Alvarez is known for her poise and her ability to keep the peace amid intense personalities.
“I’ve been struck by her powerfully calm demeanor and her openness to advocacy as a ground-up endeavor versus a top-down activity,” said Goldberg. “Being an arts leader can be challenging in so much as there are many voices in the mix and they don’t all agree.”
Alvarez has the polish to be diplomatic in a deeply divided world, partly because she puts the cause first.
“She brings a worldly and positive energy to the discussions, and she strikes me as very much always in the problem-solving and equity-centered mode,” said Letty Kraus, director of the California County Superintendents Statewide Arts Initiative. “I also have experienced her as hands-on, participatory, and collegial in her approach.”

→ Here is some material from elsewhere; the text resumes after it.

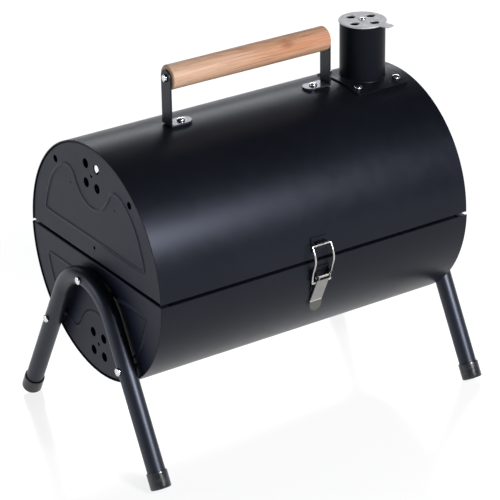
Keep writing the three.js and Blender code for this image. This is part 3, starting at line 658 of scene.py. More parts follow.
# ------------------------------------------------------------------ end plates
BEAD = [(-92, 25), (-46, 25), (0, 25), (46, 25), (92, 25), (96, 30), (91, 46), (80, 68), (66, 82), (56, 89), (45, 91), (36, 86), (30, 76), (20, 65), (8, 60),
        (0, 59), (-8, 60), (-20, 65), (-30, 76), (-36, 86), (-45, 91), (-56, 89), (-66, 82), (-80, 68), (-91, 46), (-96, 30)]


def bead_part(x, side, sign, w=2.7, h=0.95):
    """Stamped ridge with a bell-shaped section that runs flush into the plate."""
    pts = [Vector((p[0], p[1])) for p in BEAD]
    n = len(pts)
    line = []
    for i in range(n):
        p0, p1, p2, p3 = pts[i - 1], pts[i], pts[(i + 1) % n], pts[(i + 2) % n]
        for k in range(6):
            t = k / 6
            line.append(0.5 * ((2 * p1) + (p2 - p0) * t + (2 * p0 - 5 * p1 + 4 * p2 - p3) * t * t + (3 * p1 - p0 - 3 * p2 + p3) * t ** 3))
    m = len(line)
    for _ in range(4):
        line = [(line[i - 1] + line[i] * 2 + line[(i + 1) % m]) / 4 for i in range(m)]
    loops = []
    for i in range(m):
        t = (line[(i + 1) % m] - line[i - 1]).normalized()
        nn = Vector((t.y, -t.x))
        loop = []
        for k in range(11):
            s = -w + 2 * w * k / 10
            q = line[i] + nn * s
            hh = h * math.cos(math.pi * s / (2 * w)) ** 2
            loop.append((x + side * (hh - 0.02), q.x, sign * q.y))
        loops.append(loop)
    p = rings(loops, closed_loop=False, cap=False, close_end=True)
    return p


def d_loop(R, z0, sign, x, seg=96, flat=24):
    a = math.asin(min(0.999, z0 / R))
    pts = arc(R, a, math.pi - a, seg)
    x0 = pts[-1][0]
    pts += [(x0 + (pts[0][0] - x0) * i / flat, z0) for i in range(1, flat)]
    return [(x, y, sign * z) for y, z in pts]


def plate_part(R, sign, side):
    Ro = R - SHEET - GAP
    rb = 1.5
    xo = side * PLATE_X
    loops = []
    # inside of the rim, rim edge, outside of the rim, rounded corner, face
    ins = [(2 * SHEET - 1.4 + 0.0, 0)]
    loops.append(d_loop(Ro - SHEET - rb, SPLIT + SHEET + rb, sign, xo - side * SHEET))
    loops.append(d_loop(Ro - SHEET, SPLIT + SHEET, sign, xo - side * (SHEET + 0.8)))
    loops.append(d_loop(Ro - SHEET, SPLIT + SHEET, sign, xo - side * PAN))
    loops.append(d_loop(Ro, SPLIT, sign, xo - side * PAN))
    for k in range(7):
        a = math.pi / 2 * k / 6
        d = rb * (1 - math.cos(a))
        loops.append(d_loop(Ro - d, SPLIT + d, sign, xo - side * (rb - rb * math.sin(a))))
    return rings(loops)


def end_plate(name, R, sign, side, holes, body, node):
    cuts = []
    for y, z, r, stretch in holes:
        c = [(y + r * stretch * math.cos(a), sign * z + r * math.sin(a)) for a in [2 * math.pi * i / 28 for i in range(28)]]
        cuts.append(prism(c, side * (PLATE_X - 5), side * (PLATE_X + 5), "x"))
    make(name, plate_part(R, sign, side), M_PLATE_LIT_COPY, body, [node], cut=cuts, angle=38)
    make(name + "_bead", bead_part(side * PLATE_X, side, sign), M_PLATE_LIT_COPY, body, angle=80)


vents = [(i * VENT_D, VENT_Z + j * VENT_D, VENT_R, 1) for i in (-1, 1) for j in (-1, 1)] + [(0, VENT_Z, 2, 1)]
lid_extra = [(0, 15.3, 2.0, 1), (72, 88.5, 4.0, 1.0), (-72, 88.5, 4.0, 1.0), (43, 72.5, 0.9, 1), (-43, 72.5, 0.9, 1)]
base_extra = [(0, 15.5, 3, 1), (72.6, 88.5, 3, 1), (-72.6, 88.5, 3, 1), (43, 72.5, 0.9, 1), (-43, 72.5, 0.9, 1)]
for nm, side in (("left", -1), ("right", 1)):
    end_plate("lid_end_sheet_" + nm, R_LID, 1, side, vents + lid_extra, "lid", "lid_end_plate_" + nm)
    end_plate("base_end_sheet_" + nm, R_BASE, -1, side, vents + base_extra, "base", "base_end_plate_" + nm)


# ------------------------------------------------------------------ screws
def cross_cut(depth, size, width):
    p = Part()
    for a in (0, math.pi / 2):
        c, s = math.cos(a), math.sin(a)
        lo, hi = [], []
        for (u, v) in ((-1, -1), (1, -1), (1, 1), (-1, 1)):
            for dest, k, x in ((lo, 0.45, -depth), (hi, 1.0, 0.6)):
                yy, zz = u * size * k, v * width * (0.7 if k < 1 else 1.0)
                dest.append((x, yy * c - zz * s, yy * s + zz * c))
        p.merge(rings([lo, hi]))
    return p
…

For Alvarez, art is the tether that connects us to our shared human heritage. It’s a bridge to the past that all should be encouraged to cross.
“Human beings are unique,” she said. “Out of all the animals, we have the ability to create art, to connect across time and culture. That’s why I love the arts so much. The craftsmanship of the human hand, the human eye, is so important to me.”
As an educator, the elusive nature of cognition — why the human mind absorbs some concepts while discarding others — also fascinates her.
“To me, what you have to teach is the love of learning,” she said. “How does the mind retain information? It’s all about making connections. You learn something in history, and then you apply it in English. It’s about providing the full context; that’s how you retain information.”
If something truly moves us, she suggests, we may remember it forever. That’s why the arts can push us to transcend boundaries and grasp universal truths.
“The arts are essential to students’ creativity,” she said. “When students can’t access the traditional curriculum, the arts allow them to express themselves, their feelings, and tell their stories. The arts are essential to our well-being.”